Atlanta Falcons owner Arthur Blank is awarding the University of Texas with a $20 million legacy grant to establish the Arthur M. Blank Center for Stuttering Education and Research.
Blank said he was moved by the work of Dr. Courtney Byrd, a professor at UT and clinical expert in stuttering. Byrd founded and will lead the Blank Center, which is aimed toward making effective treatment accessible to all people.
"The moment I met Dr. Byrd, I was immediately struck by her intellect and her life-long commitment to advancing the field of stuttering, which she translated into extraordinary proposals that captured her vision to meaningfully impact the stuttering community in the United States and beyond," Blank said, per the team's website. "Through her impressive research and dedicated practice towards stuttering, I know she will change the world in this area and help as many human beings as she possibly can. She is the perfect person to lead the charge because she's hard-wired now in her beliefs, and you see it in her results, the participants, the clinical work that she's doing, the research, the education, all of which we will be connected to through the establishment of this center."

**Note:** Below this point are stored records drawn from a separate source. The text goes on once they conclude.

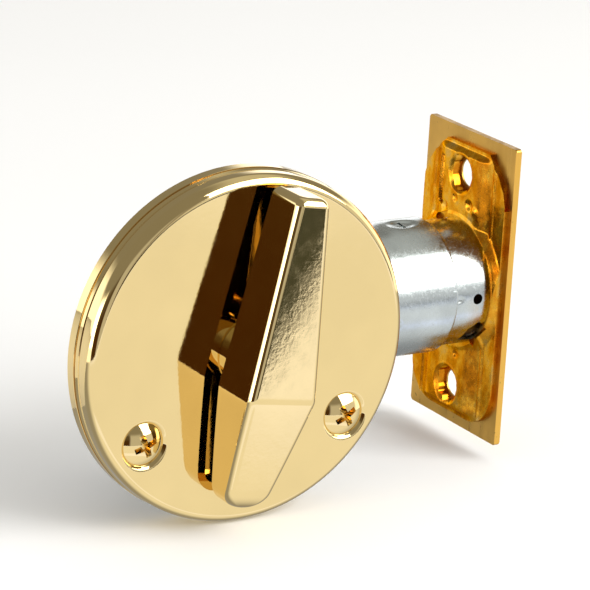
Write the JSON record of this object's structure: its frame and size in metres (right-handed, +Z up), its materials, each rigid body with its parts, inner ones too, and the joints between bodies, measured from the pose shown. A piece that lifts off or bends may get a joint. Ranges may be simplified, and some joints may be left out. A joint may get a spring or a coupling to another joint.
{
  "type": "thumbturn deadbolt",
  "caption": "One-sided tubular deadbolt: round rose with a tapered thumbturn, crank-driven bolt in a telescoping tube, and a square-corner faceplate.",
  "frame": {"origin": "middle of the faceplate's rear face, where it seats in the door's edge", "axes": "+X out of the door along the bolt, +Z up, the rose faces -Y"},
  "size_m": [0.0921, 0.0499, 0.0636],
  "materials": {
    "polished_brass": "mirror polished and lacquered",
    "face_brass": "brushed, satin",
    "passivated_steel": "yellow passivated, pressed",
    "zinc_plated_steel": "zinc plated, satin",
    "bare_steel": "oiled, as stamped",
    "spring_steel": "blued",
    "brass_plated_bolt": "brass plated",
    "nylon": "natural"
  },
  "bodies": {
    "front_section": {"front_sleeve": "zinc_plated_steel", "faceplate": "face_brass", "backing_plate": "passivated_steel"},
    "rear_section": {"rear_housing": "zinc_plated_steel", "hub_bush_room_side": "nylon", "hub_bush_far_side": "nylon", "tail_guide": "nylon", "rose": "polished_brass", "mounting_plate": "zinc_plated_steel", "screw_spacers": "zinc_plated_steel", "rose_screws": "polished_brass", "flat_washer": "zinc_plated_steel"},
    "knob": {"thumbturn": "polished_brass", "tailpiece": "bare_steel", "tailpiece_pin": "bare_steel", "retaining_ring": "spring_steel", "spring_washer": "spring_steel"},
    "crank": {"hub": "bare_steel", "crank_arm_room_side": "bare_steel", "crank_arm_far_side": "bare_steel", "crank_pin": "bare_steel"},
    "tail": {"tail_plate": "bare_steel"},
    "bolt_body": {"bolt": "brass_plated_bolt", "saw_pin": "bare_steel", "link_pin": "bare_steel"}
  },
  "joints": [
    {"name": "backset_slide", "type": "slide", "parent": "front_section", "child": "rear_section", "axis": [-1, 0, 0], "range_m": [0, 0.0095]},
    {"name": "thumb_turn", "type": "hinge", "parent": "rear_section", "child": "knob", "pos_m": [-0.0591, -0.015, 0], "axis": [0, -1, 0], "range_deg": [0, 90]},
    {"name": "hub_turn", "type": "hinge", "parent": "rear_section", "child": "crank", "pos_m": [-0.0591, 0, 0], "axis": [0, -1, 0], "range_deg": [0, 90]},
    {"name": "tail_slide", "type": "slide", "parent": "rear_section", "child": "tail", "axis": [1, 0, 0], "range_m": [0, 0.0254]},
    {"name": "bolt_slide", "type": "slide", "parent": "front_section", "child": "bolt_body", "axis": [1, 0, 0], "range_m": [0, 0.0254]}
  ],
  "couplings": [
    {"joint": "hub_turn", "follows": "thumb_turn", "ratio": 1},
    {"joint": "tail_slide", "follows": "thumb_turn", "m_per_rad": 0.01617},
    {"joint": "bolt_slide", "follows": "thumb_turn", "m_per_rad": 0.01617}
  ]
}
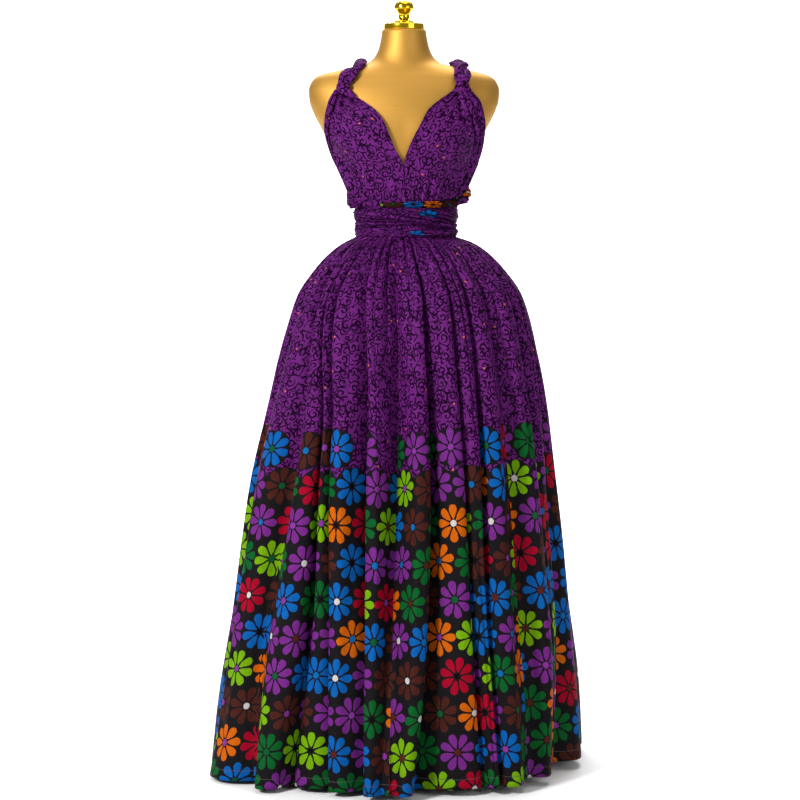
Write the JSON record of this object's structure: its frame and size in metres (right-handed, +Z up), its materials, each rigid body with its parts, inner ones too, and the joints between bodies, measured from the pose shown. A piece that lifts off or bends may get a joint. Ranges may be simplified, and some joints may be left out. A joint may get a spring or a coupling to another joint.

Stuttering is something that Blank himself has struggled with and challenged his family for several generations, per the Falcons. He's hoping this initiative ultimately helps people unlock their inner being.
"Defining communication by how fluent you are doesn't get at the freedom -- the freeing of the inner person, the inner soul, the inner spirit, the inner mind, the intellect of what each person has to say and feel," Blank said.
The Blank Center plans to annually increase the number of persons served and students and clinicians trained, with the 10-year grant also funding national satellite centers and Byrd's treatment program, "Camp Dream. Speak. Live.," in 10 new countries.